I often wonder what drives some writers to write nonfiction while others are impelled to write novels, short stories, and other fiction. My own output leans extremely heavily toward nonfiction. I have written a few novels for adults, and my output for kids includes fiction as well as nonfiction, but of the over-100 books I have had published (if you’re curious, please visit www.cynthiamacgregor.com), the balance is heavily weighted in favor of nonfiction.
Maybe it’s because there are no movies playing in my mind.
I am given to understand that most writers see in their minds the fictional scenes they are writing.
I don’t.
I also understand that most book-readers see in their minds the scenes they are reading.
I don’t.
Maybe it’s because I’m an “audial” (I don’t believe that’s a dictionary word) person rather than a visual one. When I was in my 20s, an older friend explained something to me that de-mystified a lot about myself. He said that just as most people are right-handed but some, genetically, are lefties, most people are visually oriented but a much smaller number are audially oriented, and I fall into that group.
As I said, it explains a lot about me, including my impressive childhood vocabulary, which got me in trouble with my peers when I was in elementary school. My classmates derided me for being a show-off by using “big words.” Contrary to their assumptions I was not showing off and in fact begged my classmates to tell me which were the offending words so I could excise them from my vocabulary. I wanted to fit in, not be made fun of and shunned.
In my twenties, when my friend explained the audial/visual concept to me, I came to understand that, because my parents didn’t keep me away from visiting grown-ups and adult conversation, and because I was audially oriented, I not only was exposed to a lot of vocabulary beyond that of the typical child but absorbed these words into my own lexicon. I then began using them normally and naturally without any realization that they were beyond the verbal abilities of the typical five-year-old, eight-year-old, or whatever.
Being audial rather than visual, my friend also explained to me, I related more to what I heard than what I saw, recognized voices better than faces, absorbed information better when I heard it than when I read or otherwise saw it…. Well, the list went on, and I won’t go into it here. This is not to be a riff on my overall differences from the typical person, but rather a look into whether this audial orientation also plays into my choice of writing genre. I would think that being unable to see “movies in my mind” of what I am writing is probably a deterrent to writing fiction, even though it is only recently that I made that connecrion.

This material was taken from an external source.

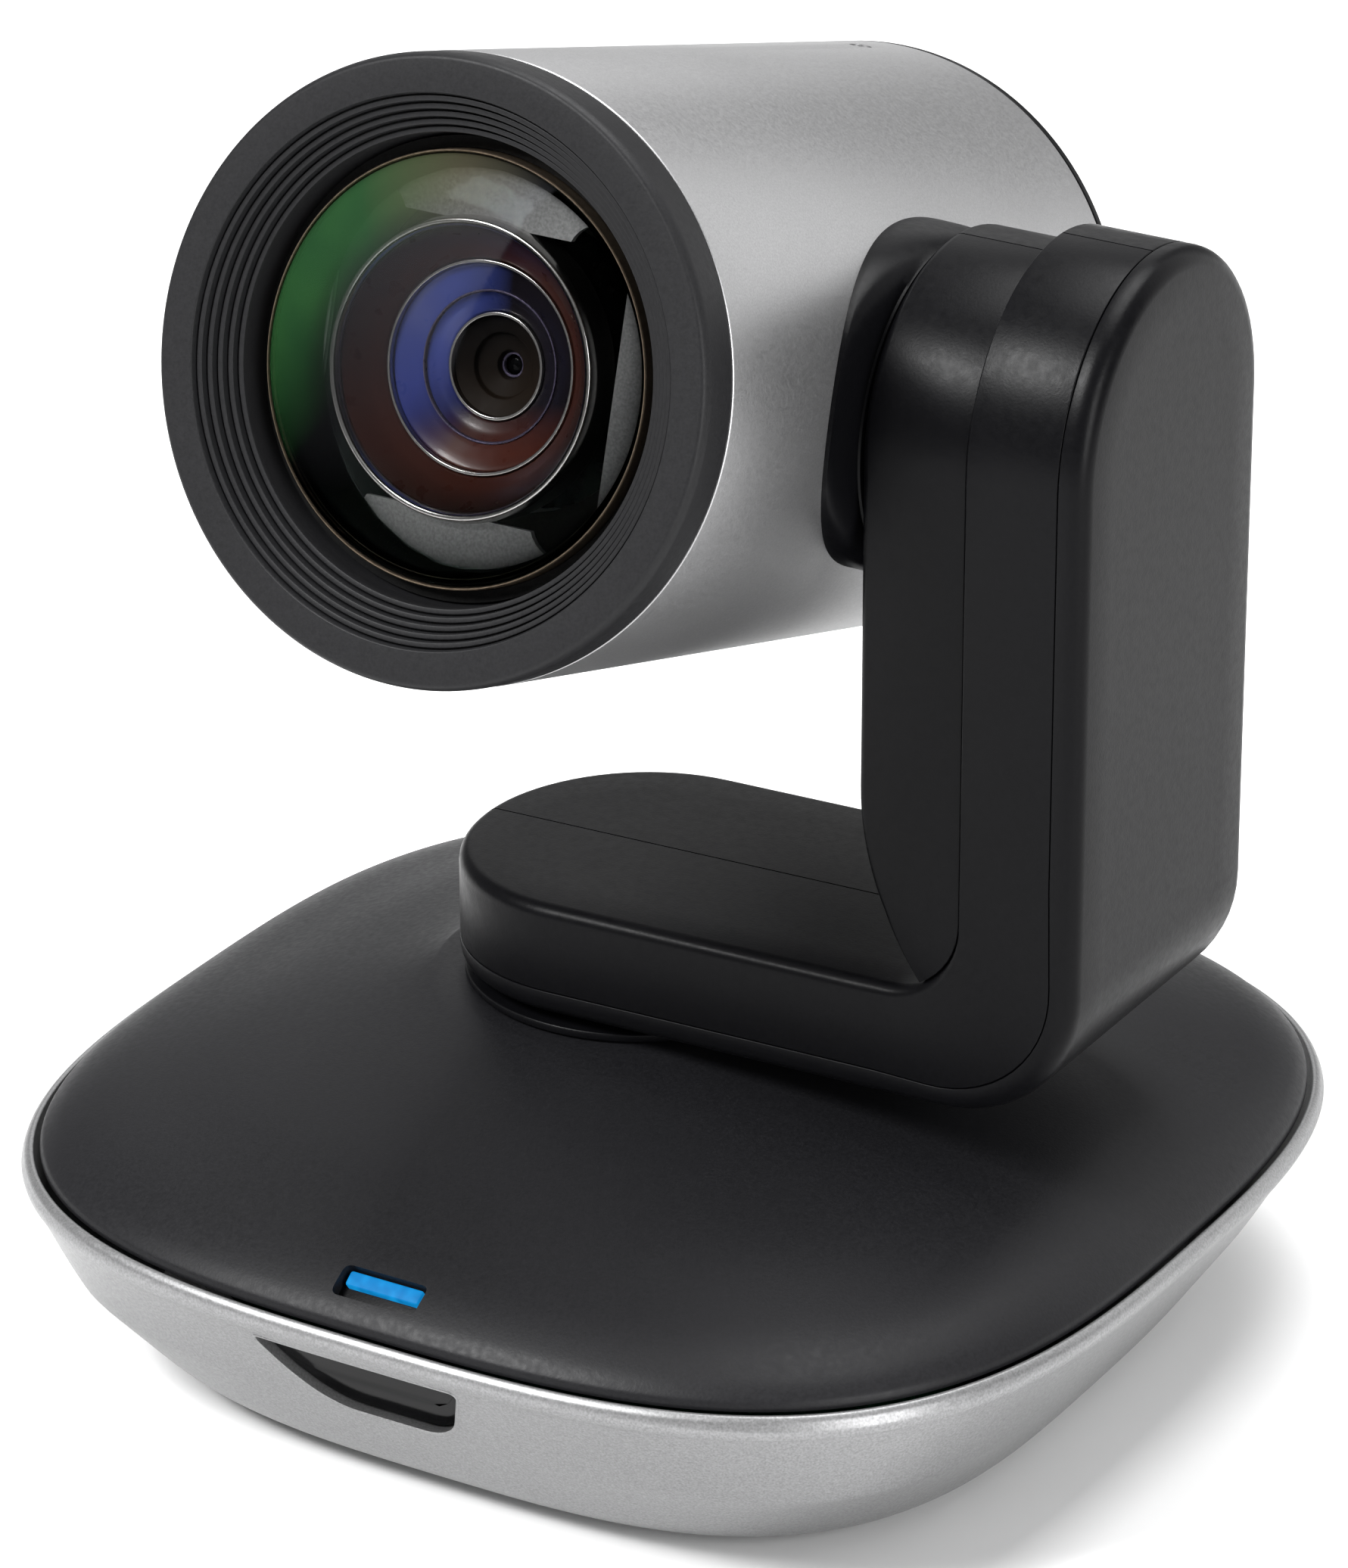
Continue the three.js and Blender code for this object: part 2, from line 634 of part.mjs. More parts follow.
// The arm's outline seen from above: a round end about the pan axis.
function planOutline(half) {
  const shape = new THREE.Shape();
  shape.moveTo(PAN_X, -half);
  shape.lineTo(ARM_OUTER_X + 5, -half);
  shape.lineTo(ARM_OUTER_X + 5, half);
  shape.lineTo(PAN_X, half);
  shape.absarc(PAN_X, 0, half, Math.PI / 2, 1.5 * Math.PI);
  return shape;
}

function armBlock(inset) {
  const half = ARM_HALF - inset;
  return common(
    extrudeY(armProfile(inset), -half, half, 10),
    extrudeX(sideOutline(half, ARM_ROUND_Z, ARM_RISE - inset, 30), -40, 70, 24),
    extrudeZ(planOutline(half), 30, TILT_Z + 40, 16),
  );
}

// The band that the outer cover takes from the arm: down the outside, round the corner and along
// the foot's underside.
function coverBand(thick) {
  const slope = rad(FOOT_SLOPE);
  const left = -40;
  const right = ARM_OUTER_X + 5;
  const cornerX = ARM_OUTER_X - ARM_OUTER_CORNER;
  const cornerZ = ARM_BOTTOM_Z + ARM_OUTER_CORNER;
  const corner = ARM_OUTER_CORNER - thick;
  const floor = cornerZ - corner / Math.cos(slope) - (cornerX - left) * Math.tan(slope);
  const shape = new THREE.Shape();
  shape.moveTo(left, ARM_BOTTOM_Z - 10);
  shape.lineTo(right, ARM_BOTTOM_Z - 10);
  shape.lineTo(right, TILT_Z + 40);
  shape.lineTo(ARM_OUTER_X - thick, TILT_Z + 40);
  shape.absarc(cornerX, cornerZ, corner, 0, -Math.PI / 2 + slope, true);
  shape.lineTo(left, floor);
  shape.closePath();
  return extrudeY(shape, -40, 40, 10);
}

const ARM_MOTOR_R = 9;
const SHELL_HEIGHT = 200; // higher than the arm, for the blocks that halve it
const TILT_PINION_Z = TILT_Z - (TILT_MODULE * (TILT_GEAR_TEETH + TILT_PINION_TEETH)) / 2;

const WIRE_R = 6; // the wires rise through the turntable into the foot

// Everything in front of the parting plane, or behind it.
function halfSpace(front) {
  const low = front ? -40 : GAP / 2;
  const high = front ? -GAP / 2 : 40;
  return box(-80, low, 0, 80, high, SHELL_HEIGHT);
}

function armShell(front) {
  const side = halfSpace(front);
  const wires = rodZ(WIRE_R, PAN_X, 0, 38, 50, 32);
  const motorWindow = box(40, -11, TILT_Z - 32, 49, 11, TILT_Z + 8);
  const skin = cut(armBlock(0), coverBand(COVER_THICK + GAP));
  const hollow = cut(armBlock(WALL), coverBand(COVER_THICK + GAP + WALL));
  return common(cut(skin, hollow, wires, motorWindow), side);
}

function armOuterCover() {
  const wires = rodZ(WIRE_R, PAN_X, 0, 38, 50, 32);
  return cut(common(armBlock(0), coverBand(COVER_THICK)), wires);
}

add(camera, 'turntable', turntable(), BLACK);
add(camera, 'pan_gear', panGear(), GEAR_WHITE);
add(camera, 'arm_front_shell', armShell(true), BLACK);
add(camera, 'arm_rear_shell', armShell(false), BLACK);
add(camera, 'arm_outer_cover', armOuterCover(), BLACK);

// ---------------------------------------------------------------- arm: tilt housing

// The housing as seen from the front: its lower corner sweeps into the arm's inside corner.
function housingProfile(inset) {
  const left = HOUSING_INNER_X + inset;
  const right = ARM_INNER_X - GAP;
  const sweepZ = ARM_TOP_Z + 22;
  const sweepX = HOUSING_INNER_X + HOUSING_SWEEP;
  const sweepR = HOUSING_SWEEP - inset;
  const endAngle = Math.PI + Math.acos((sweepX - right) / sweepR);
  const shape = new THREE.Shape();
  shape.moveTo(right, TILT_Z + 30);
  shape.lineTo(left, TILT_Z + 30);
  shape.lineTo(left, sweepZ);
  shape.absarc(sweepX, sweepZ, sweepR, Math.PI, endAngle);
  shape.closePath();
  return shape;
}

function housingBlock(inset) {
  const half = HOUSING_HALF - inset;
  return common(
    extrudeY(housingProfile(inset), -half, half, 16),
    extrudeX(sideOutline(half, HOUSING_ROUND_Z, HOUSING_RISE - inset, 30), 20, 50, 24),
  );
}

function housingShell(front) {
  const side = halfSpace(front);
  const bearingSeat = rodX(10 + GAP, 30, 36.2, 0, TILT_Z, 40);
  const hollow = common(housingBlock(WALL), box(20, -40, 0, 60, 40, 200));
  const openHalf = HOUSING_HALF - WALL;
  const open = box(ARM_INNER_X - GAP - 1, -openHalf, TILT_Z - 30, 60, openHalf, TILT_Z);
  const corner = armBlock(-GAP);
  return common(cut(housingBlock(0), hollow, open, bearingSeat, corner), side);
}

function tiltMotor() {
  const can = rodX(ARM_MOTOR_R, TILT_GEAR_X + TILT_GEAR_W + 1.2, 52.6, 0, TILT_PINION_Z, 32);
  const boss = rodX(2.6, TILT_GEAR_X + TILT_GEAR_W + 0.7, 46, 0, TILT_PINION_Z, 20);
  return joined(can, boss);
}

// Gears lie in the YZ plane; the wheel has a tooth pointing down, the pinion a space pointing up.
function tiltPinion() {
  const shape = gearShape(TILT_PINION_TEETH, TILT_MODULE, 0, false);
  const pinion = extrudeX(shape, TILT_GEAR_X - 0.4, TILT_GEAR_X + TILT_GEAR_W + 0.4);
  pinion.rotateX(Math.PI / 2);
  return moved(pinion, 0, 0, TILT_PINION_Z);
}

add(camera, 'tilt_front_shell', housingShell(true), BLACK);
add(camera, 'tilt_rear_shell', housingShell(false), BLACK);
add(camera, 'tilt_bearing', ringX(10, SHAFT_R + GAP, HOUSING_INNER_X + 0.2, 36, 0, TILT_Z), STEEL);
add(camera, 'tilt_motor', tiltMotor(), DARK_METAL);
add(camera, 'tilt_pinion', tiltPinion(), BRASS);

// ---------------------------------------------------------------- head (in its own frame)

function barrel() {
  const back = CAP_BACK_Y - CAP_THICK - GAP;
  const tube = ringY(BARREL_R, BARREL_BORE, BARREL_FRONT_Y, back, 0, 0, BARREL_SEGMENTS);
  const sideOpening = box(24, -16, -12, 40, 16, 12);
  const screwHole = rodZ(1.4, 0, 32, 26, 40, 16);
  return cut(tube, sideOpening, screwHole);
}

// The front ring: a narrow chamfer, a flat face, and steps down to the glass.
function frontBezel() {
  const profile = [
    [24.4, -41], [29.4, -41], [29.4, BARREL_FRONT_Y - GAP], [BARREL_R, BARREL_FRONT_Y - GAP],
    [BARREL_R, BEZEL_FRONT_Y + 0.6], [BARREL_R - 0.5, BEZEL_FRONT_Y], [27.9, BEZEL_FRONT_Y],
  ];
  const steps = 4;
  const stepWidth = 1.05;
  const stepDrop = 0.85;
  for (let i = 0; i < steps; i += 1) {
    const r = 27.9 - i * stepWidth;
    const y = BEZEL_FRONT_Y + 0.7 + i * stepDrop;
    profile.push([r, y], [r - stepWidth, y]);
  }
  profile.push([23.7, -43], [24.4, -41]);
  return latheY(points(profile), BARREL_SEGMENTS);
}

function rearCap() {
  const disc = latheY(points([
    [0, CAP_BACK_Y - CAP_THICK], [BARREL_R, CAP_BACK_Y - CAP_THICK], [BARREL_R, CAP_BACK_Y - 0.5],
    [BARREL_R - 0.6, CAP_BACK_Y], [0, CAP_BACK_Y],
  ]), BARREL_SEGMENTS);
  const collarR = BARREL_BORE - GAP;
  const collarEnd = CAP_BACK_Y - CAP_THICK + 0.2;
  const collar = ringY(collarR, collarR - 1.7, 36, collarEnd, 0, 0, BARREL_SEGMENTS);
  return joined(disc, collar);
}

// The barrel's boss: an oval saddle on the tube's side, with a plug that fills the side opening.
function saddlePlate() {
  const oval = new THREE.Shape();
  oval.absellipse(0, 0.4, SADDLE_HALF_Y, SADDLE_HALF_Z, 0, 2 * Math.PI);
  const pad = cut(
    extrudeX(oval, 22, SADDLE_FACE_X - HEAD_X, 24),
    rodY(BARREL_R + GAP, 0, 0, -60, 60, BARREL_SEGMENTS),
  );
  const plug = box(28.6, -16 + GAP, -12 + GAP, SADDLE_FACE_X - HEAD_X - 0.1, 16 - GAP, 12 - GAP);
  return cut(joined(pad, plug), rodX(SHAFT_R + GAP, 20, 40, 0, 0, 40));
}

function tiltShaft() {
  const tube = ringX(SHAFT_R, SHAFT_BORE, 27.4, TILT_GEAR_X + TILT_GEAR_W - HEAD_X, 0, 0);
  const flange = ringX(10, SHAFT_BORE, 25.9, 28.2, 0, 0);
  return joined(tube, flange);
}

function tiltGear() {
  const shape = gearShape(TILT_GEAR_TEETH, TILT_MODULE, SHAFT_R + GAP, true);
  const gear = extrudeX(shape, TILT_GEAR_X - HEAD_X, TILT_GEAR_X + TILT_GEAR_W - HEAD_X, 24);
  gear.rotateX(-Math.PI / 2 + rad(REST_TILT));
  return gear;
}

add(head, 'barrel', barrel(), SILVER);
add(head, 'front_bezel', frontBezel(), CHARCOAL);
add(head, 'rear_cap', rearCap(), BLACK);
add(head, 'saddle_plate', saddlePlate(), BLACK);
add(head, 'tilt_shaft', tiltShaft(), STEEL);
add(head, 'tilt_gear', tiltGear(), GEAR_WHITE);
add(head, 'top_screw', rodZ(1.1, 0, 32, 29, 31.6, 16), DARK_METAL);

// ---------------------------------------------------------------- lens, from the front to the sensor

function lensTube() {
  const profile = points([
    [22.6, 26], [20.8, 26], [20.8, -41.2], [22.6, -41.2], [22.6, 26],
  ]);
  return latheY(profile, 36);
}

// The domed front element, thick at its middle.
function frontGlass() {
  const profile = [[0, GLASS_Y + 1.6]];
  const rings = 5;
  const rise = 4.6;
  profile.push([GLASS_R - 0.6, GLASS_Y + 1.6], [GLASS_R - 0.6, GLASS_Y + 0.2]);
  for (let i = 1; i <= rings; i += 1) {
    const angle = (i / rings) * (Math.PI / 2);
    const r = (GLASS_R - 0.6) * Math.cos(angle);
    profile.push([i === rings ? 0 : r, GLASS_Y + 0.2 - rise * Math.sin(angle)]);
  }
  return latheY(points(profile), 40);
}

// A round plate with a rectangular window whose corners are rounded off.
function lensMask() {
  const halfWidth = 16.8;
  const halfHeight = 15;
  const corner = 6.5;
  const shape = new THREE.Shape();
  shape.absarc(0, 0, 20.4, 0, 2 * Math.PI);
  shape.holes.push(roundedRect(-halfWidth, -halfHeight, halfWidth, halfHeight, corner));
  return extrudeY(shape, -42.6, -41.8, 8);
}

function lensDisc(r, y, thick, bulge) {
  const profile = points([
    [0, y - bulge], [r * 0.55, y - bulge * 0.72], [r * 0.85, y - bulge * 0.3], [r, y],
    [r, y + thick], [0, y + thick],
  ]);
  return latheY(profile, 28);
}

// A lens mount: a ring with a narrower seat behind the glass.
function lensMount(outer, bore, y, length) {
  return latheY(points([
    [bore, y], [outer, y], [outer, y + length], [bore - 2, y + length],
    [bore - 2, y + length - 1.2], [bore, y + length - 1.2], [bore, y],
  ]), 32);
}

const ZOOM_Y = -31; // front of the zoom group's mount at the wide end
const FOCUS_Y = 2; // front of the focus group's mount at its near end
const GROUP_OUTER = 20.2; // both mounts slide in the lens tube

add(head, 'lens_tube', lensTube(), BLACK);
add(head, 'glass_ring', ringY(23.3, GLASS_R, GLASS_Y - 0.5, GLASS_Y + 1.9, 0, 0, 40), DARK_METAL);
add(head, 'front_glass', frontGlass(), GLASS);
add(head, 'lens_mask', lensMask(), BLACK);
add(head, 'zoom_mount', lensMount(GROUP_OUTER, 15.3, ZOOM_Y, 8), DARK_METAL);
add(head, 'zoom_lens', lensDisc(15, ZOOM_Y + 2.4, 3.8, 2.2), GLASS);
add(head, 'focus_mount', lensMount(GROUP_OUTER, 9.3, FOCUS_Y, 6), DARK_METAL);
add(head, 'focus_lens', lensDisc(9, FOCUS_Y + 1.6, 2.6, 1.4), GLASS);
add(head, 'sensor_board', box(-18, 27, -14, 18, 28.6, 14), BOARD);
add(head, 'image_sensor', box(-4.5, 25.4, -4, 4.5, 26.7, 4), GLOSS_BLACK);

export default camera;
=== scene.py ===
"""Looks of a desktop pan-tilt-zoom camera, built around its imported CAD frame.

Shapes are written in millimetres and become metres as each mesh is made. +Z is up and the front faces -Y.
The head's pieces are written in the head's own frame: the tilt axis at the origin, the lens towards -Y.
"""

import json
import math

import bmesh
import bpy
from mathutils import Matrix, Vector


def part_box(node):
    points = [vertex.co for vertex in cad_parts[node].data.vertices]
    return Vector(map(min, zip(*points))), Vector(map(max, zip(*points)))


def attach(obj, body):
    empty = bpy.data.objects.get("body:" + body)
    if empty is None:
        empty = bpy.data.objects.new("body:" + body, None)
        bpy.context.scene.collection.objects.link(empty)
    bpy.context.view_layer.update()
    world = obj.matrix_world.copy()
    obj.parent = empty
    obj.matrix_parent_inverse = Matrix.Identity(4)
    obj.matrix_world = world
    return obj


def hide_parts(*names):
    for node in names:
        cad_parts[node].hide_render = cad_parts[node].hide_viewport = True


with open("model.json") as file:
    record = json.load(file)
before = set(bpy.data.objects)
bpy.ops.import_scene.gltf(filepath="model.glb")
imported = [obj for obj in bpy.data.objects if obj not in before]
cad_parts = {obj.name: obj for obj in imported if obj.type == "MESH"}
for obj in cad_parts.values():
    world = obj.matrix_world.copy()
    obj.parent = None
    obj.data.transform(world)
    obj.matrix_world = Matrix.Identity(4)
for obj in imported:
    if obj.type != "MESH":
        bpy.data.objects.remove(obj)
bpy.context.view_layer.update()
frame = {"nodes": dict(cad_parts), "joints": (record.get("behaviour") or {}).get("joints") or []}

MM = 0.001
TAU = 2 * math.pi


def span(node):
    """The lowest and highest corners of a CAD node, in millimetres."""
    low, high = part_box(node)
    return low / MM, high / MM


# ---------------------------------------------------------------- sizes taken from the frame

JOINTS = {joint["name"]: joint for joint in frame["joints"]}
TRAY_LOW, TRAY_HIGH = span("base_tray")
_, COVER_HIGH = span("base_cover")
_, TURN_HIGH = span("turntable")
_, OUTER_HIGH = span("arm_outer_cover")
SHELL_LOW, SHELL_HIGH = span("arm_front_shell")
HOUSE_LOW, HOUSE_HIGH = span("tilt_front_shell")
BARREL_LOW, BARREL_HIGH = span("barrel")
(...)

Sometimes I see fuzzy scenes in my head, somewhat like an impressionist painting, only much fuzzier than even that. They are never clear. I don’t see faces. I don’t even know what color hair the people have. I have had editors and cover artists ask me to describe a novel’s protagonist—and I never can. I have no idea what the person in question looks like.
Even when I describe a setting or a person in words, I still don’t—can’t, even when I try—visualize the setting or the person in my mind.
I still can write fiction. I can work out plots, devise interesting characters, mix in good plot complications, and come up with satisfying conclusions—but don’t look for lush imagery in my books. If you’ve read any of my adult fiction such as What Child Is This? or Home Again, Home Again, you’ll know what I mean. By no means do I fall flat on my face as a fictioneer. But there isn’t a huge amount of descriptive detail of physical appearance. It’s much more about emotions and such.
…Which may be, as I said at the outset, the reason I gravitate to nonfiction. How-to books, inspirational/motivational books, cookbooks, informative books, humor, and other forms of nonfic that I’ve written don’t usually call for precise and lavish description.
And that’s a good thing because the theatre in my mind is closed—in fact, never opened to begin with. I just don’t see movies in my mind.